Why did you need to undergo a winter survival camp?
If the re-entry of the Soyuz capsule into the atmosphere doesn’t go according
to plan, we could end up landing somewhere where no helicopter will come to fetch us. That could be anywhere on the planet between 50° North and 50° South – in the sea, in the mountains, in the jungle. Russia was chosen as the camp location in case we land in a forest in snow during winter.
The Russians provided a decommissioned Soyuz capsule so that we could prepare for the scenario realistically. They left us there
in our spacesuits, with the interior pre-heated to 28°C…
A little welcome gift, at least…
And then you’re up and running. We had to get changed in the capsule, which was a real challenge because there were three of us in there. We left the capsule and took anything that might have been of use to us: the cloth and the string from the capsule parachute to build a shelter; the survival kit; the seat cover to make sledges from. We had to survive for three days with all that stuff. It was -25°C, but everything went well.
Do others have the opportunity to dream your dream?

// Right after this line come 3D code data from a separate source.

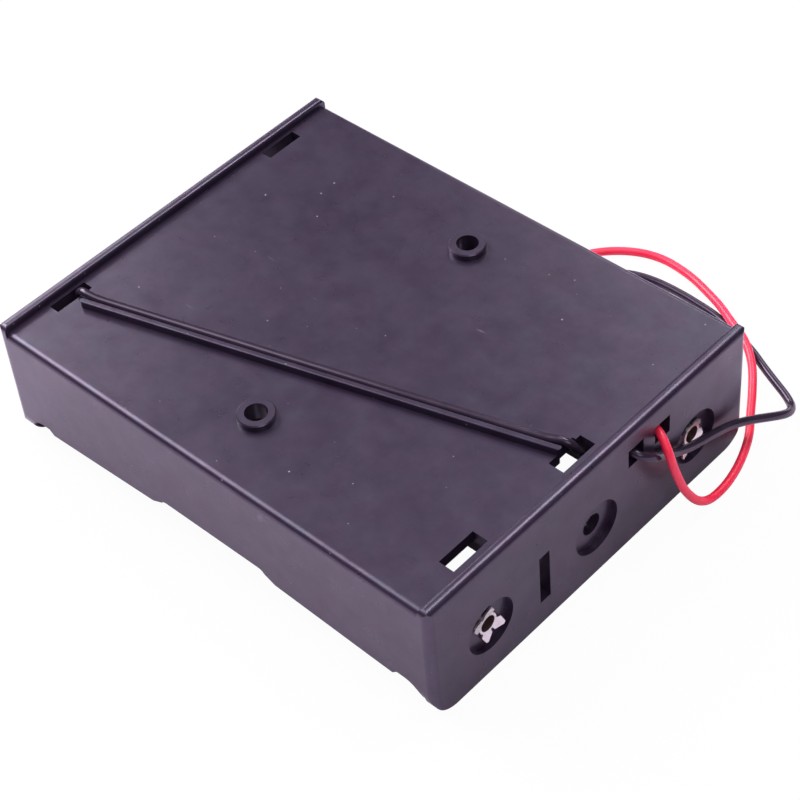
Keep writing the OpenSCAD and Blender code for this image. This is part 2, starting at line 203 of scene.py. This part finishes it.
def scratches(shader, turn, scale, thin, low, high):
    """Fine long marks along one direction."""
    vector = shader.mapped((scale, scale * thin, scale), (0, 0, turn))
    return shader.ramp(shader.noise(1, 2, 0.6, vector), low, high)


def plastic_material():
    """Black moulded plastic with a purple sheen, faint mottling and light dust specks.

    The export drops the linked specular level, so the mottled shine is in renders only.
    """
    s = Shader("moulded_black_plastic")
    mottle = s.ramp(s.noise(240, 5, 0.65), 0.40, 0.70)
    base = s.mix(mottle, (0.015, 0.008, 0.022), (0.020, 0.012, 0.030))
    base = s.mix(s.ramp(s.noise(45, 3, 0.5), 0.35, 0.7), base, (0.022, 0.013, 0.029))
    dust = s.math("MAXIMUM", specks(s, 330, 0.055, 0.40), specks(s, 760, 0.09, 0.09))
    scuffs = scratches(s, 24, 160, 5, 0.74, 0.80)
    light = s.math("MAXIMUM", dust, s.math("MULTIPLY", scuffs, 0.3))
    base = s.mix(s.math("MULTIPLY", light, 0.8), base, (0.27, 0.24, 0.30))
    worn = s.math("MULTIPLY", s.edges(0.15 * MM), s.ramp(s.noise(900, 3), 0.35, 0.6, 0.03, 0.3))
    base = s.mix(worn, base, (0.10, 0.09, 0.12))
    s.colour(base)
    s.roughness(s.ramp(s.noise(420, 4, 0.6), 0.3, 0.7, 0.27, 0.31))
    s.set("IOR", 1.5)
    shine = s.ramp(s.noise(230, 6, 0.68), 0.36, 0.64, 0.62, 0.84)
    s.link(shine, s.surface.inputs["Specular IOR Level"])
    hue = s.ramp(s.noise(190, 4, 0.6, distortion=0.6), 0.42, 0.58)
    s.link(s.mix(hue, (0.89, 0.70, 1.0), (0.80, 0.74, 1.0)), s.surface.inputs["Specular Tint"])
    s.bump([(s.noise(160, 3), 0.03 * MM), (s.noise(5200, 3, 0.6), 0.003 * MM)])
    return s.material


def metal_material(name, tint, dark, rough_low, rough_high, stain=0.5):
    s = Shader(name)
    s.set("Metallic", 1)
    patches = s.ramp(s.noise(900, 4, 0.6), 0.45, 0.75)
    base = s.mix(s.math("MULTIPLY", patches, stain), tint, dark)
    pits = specks(s, 2600, 0.12, 0.25)
    base = s.mix(s.math("MULTIPLY", pits, 0.5), base, dark)
    s.colour(base)
    s.roughness(s.ramp(s.noise(1800, 4, 0.6), 0.3, 0.7, rough_low, rough_high))
    drawn = s.noise(1, 3, 0.6, s.mapped((400, 9000, 400)))
    s.bump([(s.noise(1400, 3), 0.02 * MM), (drawn, 0.004 * MM)])
    return s.material


def insulation_material(name, tint, deep, fleck, sheen, rough):
    s = Shader(name)
    base = s.mix(s.ramp(s.noise(300, 3), 0.35, 0.65), tint, deep)
    dust = specks(s, 1500, 0.09, 0.10)
    base = s.mix(s.math("MULTIPLY", dust, 0.6), base, fleck)
    s.colour(base)
    s.roughness(s.ramp(s.noise(900, 3), 0.3, 0.7, rough, rough * 1.3))
    s.set("IOR", 1.5)
    s.set("Specular Tint", (*sheen, 1))
    s.bump([(s.noise(500, 3), 0.012 * MM), (s.noise(5000, 2), 0.002 * MM)])
    return s.material


PLASTIC = plastic_material()
NICKEL = metal_material("nickel_plate", (0.95, 0.90, 0.90), (0.45, 0.34, 0.30), 0.26, 0.42, 0.25)
SPRING_STEEL = metal_material(
    "nickelled_spring_wire", (0.82, 0.79, 0.79), (0.40, 0.34, 0.31), 0.2, 0.36,
)
SOLDER = metal_material("solder", (0.66, 0.66, 0.68), (0.40, 0.39, 0.38), 0.28, 0.45)
TINNED = metal_material("tinned_strands", (0.78, 0.76, 0.74), (0.55, 0.42, 0.32), 0.22, 0.38)
RED = insulation_material(
    "red_insulation", tint=(1.0, 0.030, 0.090), deep=(0.98, 0.020, 0.070),
    fleck=(0.95, 0.50, 0.55), sheen=(1, 0.9, 0.95), rough=0.30,
)
BLACK = insulation_material(
    "black_insulation", tint=(0.021, 0.013, 0.026), deep=(0.029, 0.019, 0.035),
    fleck=(0.16, 0.13, 0.18), sheen=(0.90, 0.72, 1), rough=0.15,
)

TARNISHED = metal_material("tarnished_bore", (0.30, 0.22, 0.20), (0.10, 0.07, 0.06), 0.35, 0.5)

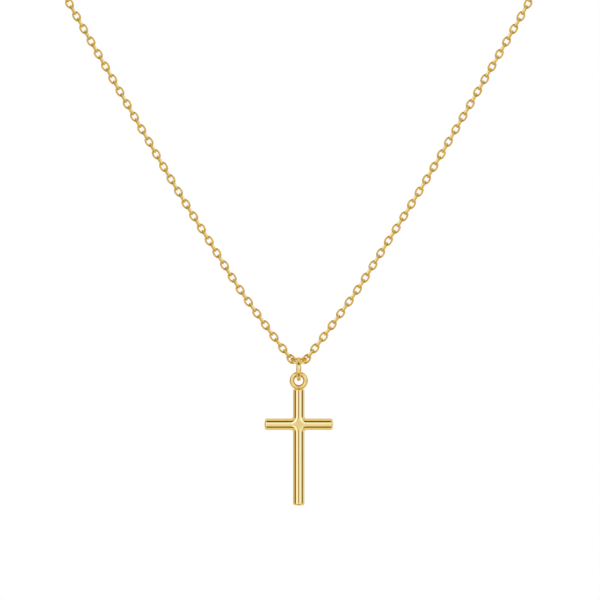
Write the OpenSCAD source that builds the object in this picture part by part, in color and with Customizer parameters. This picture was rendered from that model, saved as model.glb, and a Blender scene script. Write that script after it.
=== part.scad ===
// Fine cable chain necklace with a small cross of round gold rod, hung on a soldered eye and an oval-waisted jump ring.
// Millimetres, +Z up. The origin is the middle of the clasp at the nape, and the cross hangs in front, towards -Y.

/* [Cross] */
// Height of the upright rod, without the eye
upright_h = 20.35; // [16:0.05:32]
// Width across the crossbar
crossbar_w = 12; // [8:0.1:20]
// From the top of the upright down to the crossbar's middle line
crossbar_drop = 6.17; // [4:0.01:8]
// Diameter of the upright's and the crossbar's round rod
rod_d = 2; // [1.6:0.05:2.6]
// Radius of the four inner corners where the rods cross
corner_r = 0.35; // [0.15:0.05:0.8]
// Radius of the rounded rim at each rod end
rim_r = 0.4; // [0.15:0.05:0.7]
// Radius of the rounded rim at the upright's top, under the eye
top_rim_r = 0.2; // [0.1:0.05:0.5]
// Height of the shallow dome on each rod end
dome_h = 0.15; // [0.05:0.01:0.3]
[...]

We all have enormous potential, but we’re not all aware of it. People don’t do what they really want to do, and that’s mainly because they do themselves down.
What’s the solution?
If you don’t give something a shot, you’ll never know whether you can do it or not. I don’t have the body of a world champion for any sport, and I don’t have the mental ability to be a Nobel Prize winner either. I’m a completely regular guy and I do things to the best of my ability. But I’m always trying new things; I remain open to ideas and I knuckle down. The separate tests you have to go through to get into space aren’t in the realm of the impossible. The most complicated thing is reconciling all of them. But tackling every task as it comes at you works wonderfully.